## DATA PROVIDED:
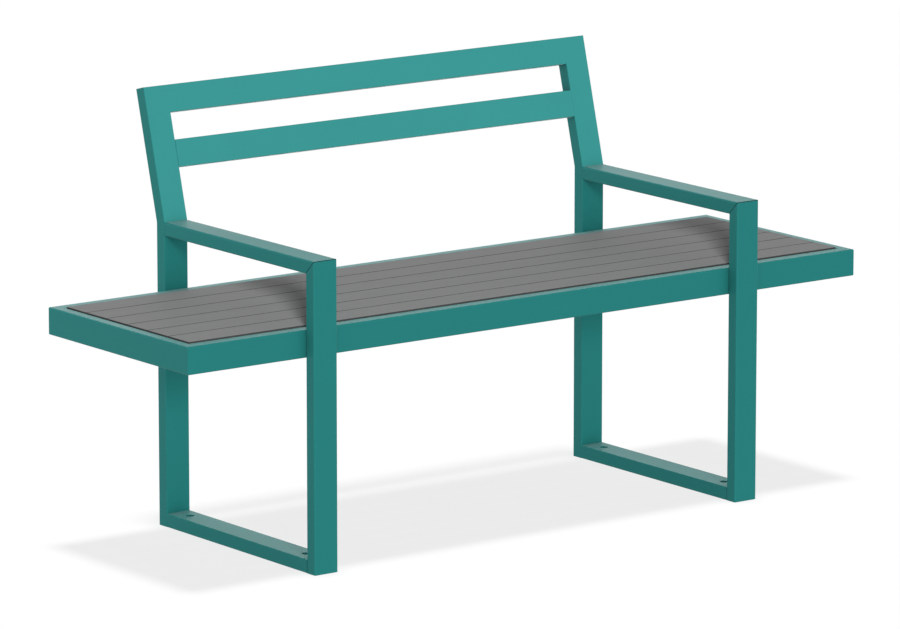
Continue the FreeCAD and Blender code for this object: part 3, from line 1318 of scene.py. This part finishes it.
    def light_group(self, name: str, members: Sequence[Object]) -> Collection:
        """Gather objects in a collection to which a lamp's light can be linked.

        Args:
            name: The collection's name.
            members: The objects in it.

        Returns:
            The collection.
        """
        collection = bpy.data.collections.new(name)
        for member in members:
            collection.objects.link(member)
        return collection

    def add_lamps(self, floor: Object) -> None:
        """Add the lamps, each with what it reaches.

        The soft boxes light the frame and its fittings, the slats and the leaning back have a lamp of
        their own, and the drop light sends the bench's shadow straight down to the floor.

        Args:
            floor: The floor, which only the drop light reaches.
        """
        leaning = [frame["nodes"][node] for node in self.leaning_nodes]
        all_but_these = self.light_group("softboxes_leave_out", [floor, *self.slats])
        for left_out in all_but_these.collection_objects:
            left_out.light_linking.link_state = "EXCLUDE"
        floor_only = self.light_group("drop_light_reaches", [floor])
        back_only = self.light_group("lean_softbox_reaches", leaning)
        slats_only = self.light_group("slat_softbox_reaches", self.slats)
        for box in self.softboxes:
            self.add_softbox(box, all_but_these)
        self.add_softbox(self.slat_softbox, slats_only)
        self.add_softbox(self.lean_softbox, back_only)
        drop = self.add_lamp("drop_light", "SUN", floor_only)
        drop.data.angle = math.radians(self.drop_light_angle)
        drop.data.energy = self.drop_light_level * math.pi

    def add_camera(self) -> None:
        """Add the camera, fitted to the straight edges of the bench in the photograph."""
        data = bpy.data.cameras.new("photo_camera")
        data.sensor_fit = "HORIZONTAL"
        data.sensor_width = self.camera_sensor
        data.lens = self.camera_lens
        data.clip_end = 2 * self.floor_half_size
        camera = bpy.data.objects.new("photo_camera", data)
        camera.location = self.camera_place
        tilt = math.radians(90 - self.camera_elevation)
        camera.rotation_euler = Euler((tilt, 0, math.radians(self.camera_azimuth)))
        bpy.context.scene.collection.objects.link(camera)
        bpy.context.scene.camera = camera

    def build(self) -> None:
        """Set up the camera, the floor, the surroundings and the lamps."""
        self.add_camera()
        self.add_world()
        self.add_lamps(self.add_floor())
        bpy.context.scene.view_settings.view_transform = "Standard"
        log.info("studio: %d soft boxes", len(self.softboxes))


def main() -> None:
    """Dress the bench, build its finer pieces and set up the studio."""
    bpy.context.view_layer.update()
    leg_low, leg_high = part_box("left_front_leg")
    paint = SatinPowderCoat(mitre_front=leg_low.y, mitre_top=leg_high.z).material()
    zinc = BrightZincPlate().material()
    SteelFrame(paint).dress()
    slats = SeatSlats(PlasticLumber().material()).build()
    SlatChannels(paint).build()
    SlatScrews(zinc).build()
    SeatBolts(zinc).build()
    FootPlugs(MouldedPolyethylene().material()).build()
    Studio(slats).build()


if __name__ == "__main__":
    main()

## OBJECTIVE:
Extract all of the data above without altering anything.

## CORRECT ANSWER:
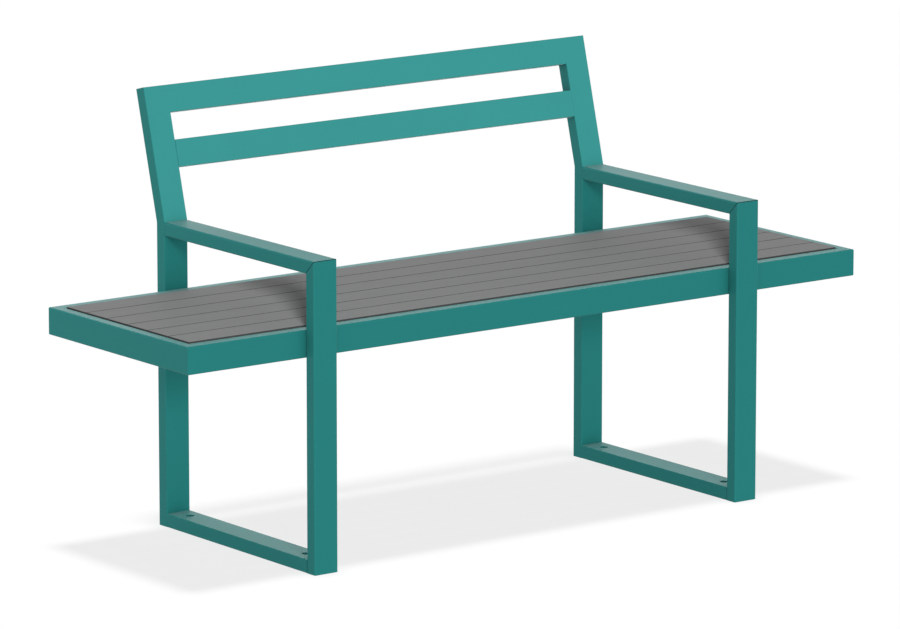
Continue the FreeCAD and Blender code for this object: part 3, from line 1318 of scene.py. This part finishes it.
    def light_group(self, name: str, members: Sequence[Object]) -> Collection:
        """Gather objects in a collection to which a lamp's light can be linked.

        Args:
            name: The collection's name.
            members: The objects in it.

        Returns:
            The collection.
        """
        collection = bpy.data.collections.new(name)
        for member in members:
            collection.objects.link(member)
        return collection

    def add_lamps(self, floor: Object) -> None:
        """Add the lamps, each with what it reaches.

        The soft boxes light the frame and its fittings, the slats and the leaning back have a lamp of
        their own, and the drop light sends the bench's shadow straight down to the floor.

        Args:
            floor: The floor, which only the drop light reaches.
        """
        leaning = [frame["nodes"][node] for node in self.leaning_nodes]
        all_but_these = self.light_group("softboxes_leave_out", [floor, *self.slats])
        for left_out in all_but_these.collection_objects:
            left_out.light_linking.link_state = "EXCLUDE"
        floor_only = self.light_group("drop_light_reaches", [floor])
        back_only = self.light_group("lean_softbox_reaches", leaning)
        slats_only = self.light_group("slat_softbox_reaches", self.slats)
        for box in self.softboxes:
            self.add_softbox(box, all_but_these)
        self.add_softbox(self.slat_softbox, slats_only)
        self.add_softbox(self.lean_softbox, back_only)
        drop = self.add_lamp("drop_light", "SUN", floor_only)
        drop.data.angle = math.radians(self.drop_light_angle)
        drop.data.energy = self.drop_light_level * math.pi

    def add_camera(self) -> None:
        """Add the camera, fitted to the straight edges of the bench in the photograph."""
        data = bpy.data.cameras.new("photo_camera")
        data.sensor_fit = "HORIZONTAL"
        data.sensor_width = self.camera_sensor
        data.lens = self.camera_lens
        data.clip_end = 2 * self.floor_half_size
        camera = bpy.data.objects.new("photo_camera", data)
        camera.location = self.camera_place
        tilt = math.radians(90 - self.camera_elevation)
        camera.rotation_euler = Euler((tilt, 0, math.radians(self.camera_azimuth)))
        bpy.context.scene.collection.objects.link(camera)
        bpy.context.scene.camera = camera

    def build(self) -> None:
        """Set up the camera, the floor, the surroundings and the lamps."""
        self.add_camera()
        self.add_world()
        self.add_lamps(self.add_floor())
        bpy.context.scene.view_settings.view_transform = "Standard"
        log.info("studio: %d soft boxes", len(self.softboxes))


def main() -> None:
    """Dress the bench, build its finer pieces and set up the studio."""
    bpy.context.view_layer.update()
    leg_low, leg_high = part_box("left_front_leg")
    paint = SatinPowderCoat(mitre_front=leg_low.y, mitre_top=leg_high.z).material()
    zinc = BrightZincPlate().material()
    SteelFrame(paint).dress()
    slats = SeatSlats(PlasticLumber().material()).build()
    SlatChannels(paint).build()
    SlatScrews(zinc).build()
    SeatBolts(zinc).build()
    FootPlugs(MouldedPolyethylene().material()).build()
    Studio(slats).build()


if __name__ == "__main__":
    main()